-- Begin DATASET SECTION --
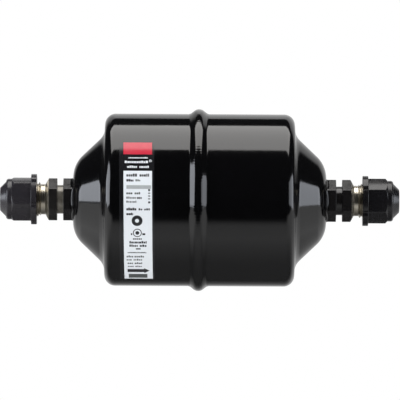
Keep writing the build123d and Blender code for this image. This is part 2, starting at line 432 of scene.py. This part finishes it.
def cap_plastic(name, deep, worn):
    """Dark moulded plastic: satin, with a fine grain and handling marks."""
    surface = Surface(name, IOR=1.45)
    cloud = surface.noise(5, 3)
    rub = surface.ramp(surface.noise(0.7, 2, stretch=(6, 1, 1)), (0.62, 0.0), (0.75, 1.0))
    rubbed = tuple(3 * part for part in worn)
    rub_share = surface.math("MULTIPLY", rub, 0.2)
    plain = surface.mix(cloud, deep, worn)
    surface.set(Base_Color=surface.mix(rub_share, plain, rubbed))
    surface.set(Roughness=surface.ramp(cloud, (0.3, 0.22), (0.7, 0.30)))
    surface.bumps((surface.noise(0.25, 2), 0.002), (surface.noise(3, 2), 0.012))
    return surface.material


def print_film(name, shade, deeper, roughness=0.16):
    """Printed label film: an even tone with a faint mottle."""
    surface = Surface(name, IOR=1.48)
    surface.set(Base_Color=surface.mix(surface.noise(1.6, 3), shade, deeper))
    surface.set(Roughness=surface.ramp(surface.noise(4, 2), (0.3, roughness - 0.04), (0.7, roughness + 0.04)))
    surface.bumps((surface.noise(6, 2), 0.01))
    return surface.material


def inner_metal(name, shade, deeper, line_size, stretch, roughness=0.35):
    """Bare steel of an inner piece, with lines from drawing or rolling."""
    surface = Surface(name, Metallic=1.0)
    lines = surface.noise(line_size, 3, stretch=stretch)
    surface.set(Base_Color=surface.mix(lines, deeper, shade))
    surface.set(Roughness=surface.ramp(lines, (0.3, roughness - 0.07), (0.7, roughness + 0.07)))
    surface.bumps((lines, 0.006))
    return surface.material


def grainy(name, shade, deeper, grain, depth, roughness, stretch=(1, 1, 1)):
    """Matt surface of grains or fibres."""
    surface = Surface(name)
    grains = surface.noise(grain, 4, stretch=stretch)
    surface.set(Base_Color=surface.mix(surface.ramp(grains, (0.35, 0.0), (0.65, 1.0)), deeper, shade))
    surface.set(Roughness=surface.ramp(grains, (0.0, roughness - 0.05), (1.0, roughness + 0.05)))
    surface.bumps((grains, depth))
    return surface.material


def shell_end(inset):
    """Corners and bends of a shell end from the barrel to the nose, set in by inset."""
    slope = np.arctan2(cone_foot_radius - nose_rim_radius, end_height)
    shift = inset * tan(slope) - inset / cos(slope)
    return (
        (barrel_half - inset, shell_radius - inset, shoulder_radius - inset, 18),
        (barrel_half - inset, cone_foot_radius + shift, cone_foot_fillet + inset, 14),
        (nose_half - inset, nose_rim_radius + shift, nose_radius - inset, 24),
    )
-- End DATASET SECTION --
Give the material above again, word for word.

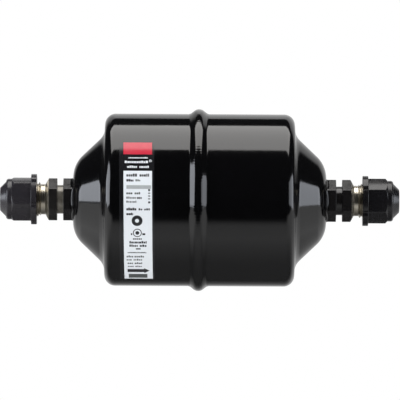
Keep writing the build123d and Blender code for this image. This is part 2, starting at line 432 of scene.py. This part finishes it.
def cap_plastic(name, deep, worn):
    """Dark moulded plastic: satin, with a fine grain and handling marks."""
    surface = Surface(name, IOR=1.45)
    cloud = surface.noise(5, 3)
    rub = surface.ramp(surface.noise(0.7, 2, stretch=(6, 1, 1)), (0.62, 0.0), (0.75, 1.0))
    rubbed = tuple(3 * part for part in worn)
    rub_share = surface.math("MULTIPLY", rub, 0.2)
    plain = surface.mix(cloud, deep, worn)
    surface.set(Base_Color=surface.mix(rub_share, plain, rubbed))
    surface.set(Roughness=surface.ramp(cloud, (0.3, 0.22), (0.7, 0.30)))
    surface.bumps((surface.noise(0.25, 2), 0.002), (surface.noise(3, 2), 0.012))
    return surface.material


def print_film(name, shade, deeper, roughness=0.16):
    """Printed label film: an even tone with a faint mottle."""
    surface = Surface(name, IOR=1.48)
    surface.set(Base_Color=surface.mix(surface.noise(1.6, 3), shade, deeper))
    surface.set(Roughness=surface.ramp(surface.noise(4, 2), (0.3, roughness - 0.04), (0.7, roughness + 0.04)))
    surface.bumps((surface.noise(6, 2), 0.01))
    return surface.material


def inner_metal(name, shade, deeper, line_size, stretch, roughness=0.35):
    """Bare steel of an inner piece, with lines from drawing or rolling."""
    surface = Surface(name, Metallic=1.0)
    lines = surface.noise(line_size, 3, stretch=stretch)
    surface.set(Base_Color=surface.mix(lines, deeper, shade))
    surface.set(Roughness=surface.ramp(lines, (0.3, roughness - 0.07), (0.7, roughness + 0.07)))
    surface.bumps((lines, 0.006))
    return surface.material


def grainy(name, shade, deeper, grain, depth, roughness, stretch=(1, 1, 1)):
    """Matt surface of grains or fibres."""
    surface = Surface(name)
    grains = surface.noise(grain, 4, stretch=stretch)
    surface.set(Base_Color=surface.mix(surface.ramp(grains, (0.35, 0.0), (0.65, 1.0)), deeper, shade))
    surface.set(Roughness=surface.ramp(grains, (0.0, roughness - 0.05), (1.0, roughness + 0.05)))
    surface.bumps((grains, depth))
    return surface.material


def shell_end(inset):
    """Corners and bends of a shell end from the barrel to the nose, set in by inset."""
    slope = np.arctan2(cone_foot_radius - nose_rim_radius, end_height)
    shift = inset * tan(slope) - inset / cos(slope)
    return (
        (barrel_half - inset, shell_radius - inset, shoulder_radius - inset, 18),
        (barrel_half - inset, cone_foot_radius + shift, cone_foot_fillet + inset, 14),
        (nose_half - inset, nose_rim_radius + shift, nose_radius - inset, 24),
    )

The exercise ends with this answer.